AssafL wrote:I am sorely tempted but will sit in the peanut gallery on this one waiting for the obfuscation clouds to dissipate. It really does look too good to pass up!

My main concern is the conduction only paradigm. It isn't that there are no "mainly conductive heat" large roasters still out there, but reading all the books and all the blogs one gets the sense that they are very hard to control to avoid roasting defects like scorching, tipping and burnt smoky aromas.

That is not to say pan roasting (nearly 100% conduction) isn't popular - at least in some parts of the world - just that it isn't what I am looking for.

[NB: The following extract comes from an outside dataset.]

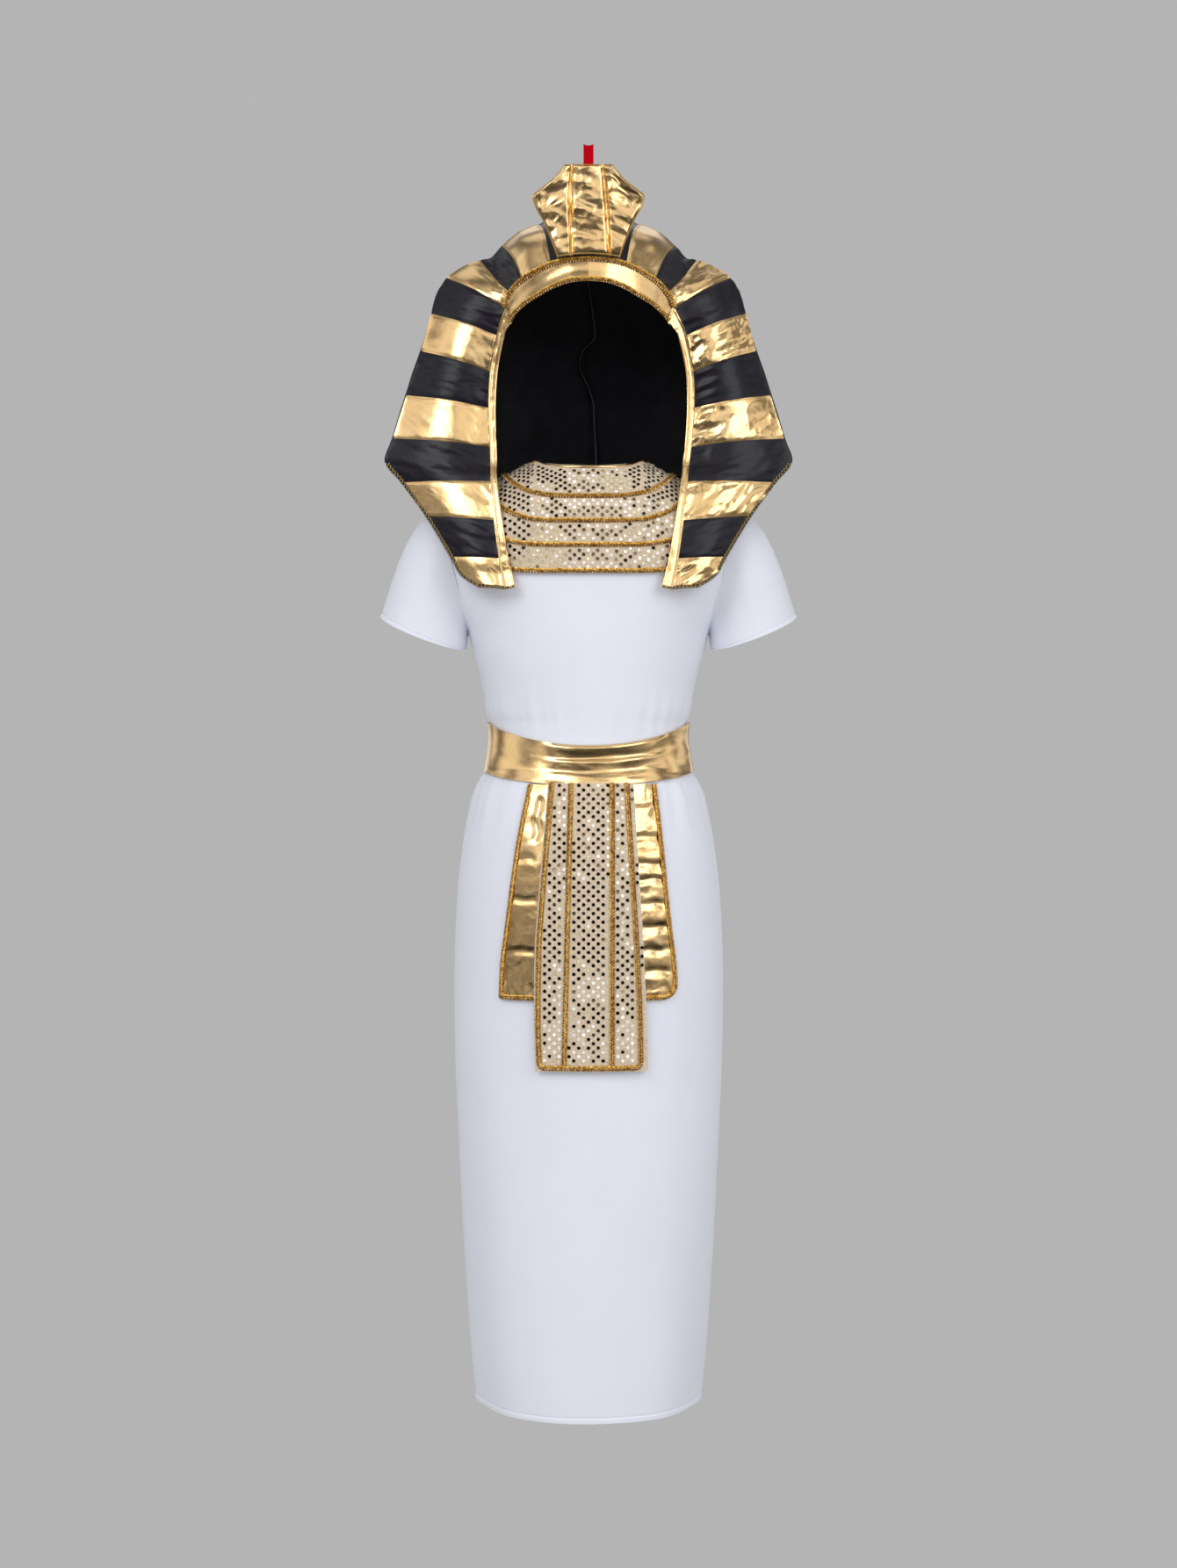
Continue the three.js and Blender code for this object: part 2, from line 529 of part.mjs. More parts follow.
// A named line of the headdress's rows, as a smooth curve counted in rows.
function rowPoint(line, at, side = 0) {
  const p = vec(...[0, 1, 2].map((axis) => smoothKnots(ROWS.map((row) => row[line][axis]), at)));
  const shift = FACE_SHIFT.by * Math.exp(-(((at - FACE_SHIFT.row) / FACE_SHIFT.rows) ** 2));
  if (line !== "rim") p.x += side * shift;
  return p;
}

// The striped front between its seam and its rim: across runs from 0 to 1, and at counts rows.
function stripedPoint(across, at, side = 0) {
  const p = rowPoint("seam", at, side).lerp(rowPoint("rim", at), across);
  const arch = (4 * across * (1 - across)) ** 1.5;
  const swell = (axis) => smoothKnots(ROWS.map((row) => row.swell[axis]), at);
  return p.add(vec(0, swell(0) * arch, swell(1) * arch));
}

const STRIPE_TRIM = 0.002; // share of a row left open at its two ends
function stripeFace(from, to, side) {
  const length = stripedPoint(0.5, from).distanceTo(stripedPoint(0.5, to));
  const open = ((SEAM / 2) * (to - from)) / length;
  return (s, t) => stripedPoint(lerp(STRIPE_TRIM, 1 - STRIPE_TRIM, s), lerp(to - open, from + open, t), side);
}

// The wearer's right is the left's mirror image, but for what the side, 1 or -1, changes.
function onBothSides(name, look, faceOf, size) {
  wall(`${name}_left`, look, faceOf(1), size);
  wall(`${name}_right`, look, faceOf(-1), { ...size, mirror: true });
}

function buildStripes() {
  for (const stripe of STRIPES) {
    const rows = 2 * (stripe.to - stripe.from);
    const faceOf = (side) => stripeFace(stripe.from, stripe.to, side);
    onBothSides(stripe.name, stripe.cloth, faceOf, { columns: 7, rows });
  }
  const crown = (s, t) => {
    const at = (2 * s - 1) * (STRIPES[0].from - 0.01);
    const p = stripedPoint(lerp(STRIPE_TRIM, 1 - STRIPE_TRIM, t), Math.abs(at));
    p.x *= Math.sign(at) || 1;
    return p;
  };
  wall("crown_black_middle", "black", crown, { columns: 8, rows: 7 });
}

// The gold binding between a lappet's stripes and the face.
function bindingFace(side) {
  const last = ROWS.length - 1;
  return (s, t) => {
    const at = lerp(last, TEMPLE_ROW + 0.05, t);
    const [edge, seam] = [rowPoint("edge", at, side), rowPoint("seam", at, side)];
    const open = SEAM / edge.distanceTo(seam);
    return edge.lerp(seam, lerp(0, 1 - open, s));
  };
}

// A strip of the brow, from one temple over the forehead to the other. low and high are set in from the
// face edge and from the crown's seam, in millimetres.
function browFace(low, high) {
  return (s, t) => {
    const at = (2 * s - 1) * (TEMPLE_ROW - 0.06);
    const side = Math.sign(at);
    const [edge, seam] = ["edge", "seam"].map((line) => rowPoint(line, Math.abs(at), side));
    const width = edge.distanceTo(seam);
    const p = edge.lerp(seam, lerp(low(width), high(width), t) / width);
    p.x *= side || 1;
    return p;
  };
}

function buildBrow() {
  const over = CLOTH + SEAM;
  const braid = { columns: 36, rows: 1, lift: over, thick: BRAID_THICK };
  wall("brow_band", "gold", browFace(() => 0, (width) => width - SEAM), { columns: 32, rows: 2 });
  const edgeHalf = BROW_EDGE_BRAID.half;
  const low = browFace(() => 0, () => 2 * edgeHalf);
  wall("brow_edge_braid", "braid", low, braid);
  const high = browFace((width) => width - BROW_BRAID_HALF, (width) => width + BROW_BRAID_HALF);
  wall("brow_seam_braid", "braid", high, { ...braid, lift: over + 0.6 });
  onBothSides("lappet_binding", "gold", bindingFace, { columns: 1, rows: 22 });
}

// The back of the headdress, from its centre seam round to the rim of the striped front.
function hoodBackFace(s, t) {
  const at = lerp(CORNER_ROW, 0, t);
  const rows = ROWS.slice(0, CORNER_ROW + 1);
  const value = (pick) => smoothKnots(rows.map(pick), at);
  const rim = rowPoint("rim", at);
  const [backY, backZ, hug] = [value((row) => row.back[0]), value((row) => row.back[1]), value((row) => row.hug)];
  const inFromRim = 0.012;
  const way = lerp(1, inFromRim, s);
  const turn = way * 90;
  const x = Math.max(lerp(SEAM / 2, rim.x, cos(turn)), SEAM / 2);
  const y = rim.y + 2 * SEAM + (backY - rim.y) * Math.max(sin(turn), 0) ** hug;
  const sag = at > 10 ? 2.4 : 1.4;
  return vec(x, y, lerp(rim.z, backZ, Math.abs(way) ** sag));
}

function buildHoodBack() {
  const face = (s, t) => hoodBackFace(1 - s, t);
  onBothSides("hood_back", "black", () => face, { columns: 10, rows: 14 });
}

// The cobra plate: three padded panels on one backing, standing on the brow's seam.
function cobraPoint(from, to, s, t) {
  const last = COBRA.length - 1;
  const row = clamp(Math.floor((1 - t) * last), 0, last - 1);
  const z = lerp(COBRA[row].z, COBRA[row + 1].z, (1 - t) * last - row);
  const x = lerp(from(z), to(z), s);
  const foot = COBRA_PLATE.footArch * (x / 40) ** 2 * Math.max(0, 1 - t) ** 2;
  const y = lerp(COBRA_PLATE.footY, COBRA_PLATE.topY, t);
  return vec(x, y, z - foot);
}

function buildCobra() {
  const column = (name, sign) => (z) => sign * atHeight(COBRA, name, z);
  const inFrom = (edge, by) => (z) => edge(z) + by;
  const rim = { right: column("half", -1), left: column("half", 1) };
  const seam = { right: column("seamRight", -1), left: column("seamLeft", 1) };
  const panels = [
    { name: "cobra_panel_right", from: rim.right, to: inFrom(seam.right, -SEAM / 2), columns: 3 },
    { name: "cobra_panel_middle", from: inFrom(seam.right, SEAM / 2), to: inFrom(seam.left, -SEAM / 2), columns: 4 },
    { name: "cobra_panel_left", from: inFrom(seam.left, SEAM / 2), to: rim.left, columns: 3 },
  ];
  const { thick, backing } = COBRA_PLATE;
  for (const panel of panels) {
    const face = (s, t) => cobraPoint(panel.from, panel.to, s, t);
    wall(panel.name, "gold", face, { columns: panel.columns, rows: 8, lift: SEAM / 2, thick });
  }
  const back = (s, t) => cobraPoint(rim.right, rim.left, s, t);
  wall("cobra_backing", "gold", back, { columns: 6, rows: 8, lift: -backing - SEAM / 2, thick: backing });
}

function buildTongue() {
  const foot = COBRA[0].z + SEAM;
  const face = (s, t) => {
    const x = lerp(-TONGUE.half, TONGUE.half, s);
    const top = TONGUE.top - TONGUE.notch * sin(s * 180);
    return vec(x, COBRA_PLATE.topY, lerp(foot, top, t));
  };
  wall("tongue", "red", face, { columns: 4, rows: 2, thick: TONGUE.thick });
}

buildRobe();
buildSleeves();
buildCollar();
buildSashAndApron();
buildStripes();
buildBrow();
buildHoodBack();
buildCobra();
buildTongue();

export default root;
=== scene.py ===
import math

import bpy
import numpy as np
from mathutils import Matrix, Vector


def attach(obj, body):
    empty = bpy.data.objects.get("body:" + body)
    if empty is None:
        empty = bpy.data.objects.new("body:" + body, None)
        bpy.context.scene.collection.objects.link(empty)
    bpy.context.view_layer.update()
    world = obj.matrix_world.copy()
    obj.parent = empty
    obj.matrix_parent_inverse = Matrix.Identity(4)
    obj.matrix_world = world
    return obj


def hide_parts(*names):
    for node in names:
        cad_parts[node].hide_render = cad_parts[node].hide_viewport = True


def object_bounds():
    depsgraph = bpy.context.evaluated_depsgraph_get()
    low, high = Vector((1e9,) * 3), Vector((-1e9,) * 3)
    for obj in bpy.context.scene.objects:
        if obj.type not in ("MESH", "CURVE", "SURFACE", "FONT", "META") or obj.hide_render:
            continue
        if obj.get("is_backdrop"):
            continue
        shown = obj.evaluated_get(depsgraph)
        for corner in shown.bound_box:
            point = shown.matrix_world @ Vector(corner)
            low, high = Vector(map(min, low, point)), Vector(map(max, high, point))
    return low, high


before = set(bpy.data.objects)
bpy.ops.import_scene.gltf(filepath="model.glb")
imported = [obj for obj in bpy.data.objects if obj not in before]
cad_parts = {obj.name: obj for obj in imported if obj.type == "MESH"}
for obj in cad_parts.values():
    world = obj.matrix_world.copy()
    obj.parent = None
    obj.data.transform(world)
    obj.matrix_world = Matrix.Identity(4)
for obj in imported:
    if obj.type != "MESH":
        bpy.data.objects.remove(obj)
model_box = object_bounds()
RNG = np.random.default_rng(7)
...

Standard roasters are (supposedly) 80% convection and 20% conduction. Maybe these guys have figured it out how to leverage high BTU from conduction without the control issues and flavor defects.
This is just a wild guess, but I'm guessing that if this design works, the roast quality will be comparable to a perforated drum electric roaster. You'll have conduction and at least long wavelength infrared heating, plus whatever convection heating the minimal airflow through the mechanically fluidized bed can provide.

My concern is less with the technology and methodology; I think this thing will probably turn green coffee brown. My concern would be that they appear to be attempting to pre-sell to either generate cash for production or to lure outside investment. Neither of which is guaranteed to generate enough cash to overcome inevitable production unknowns.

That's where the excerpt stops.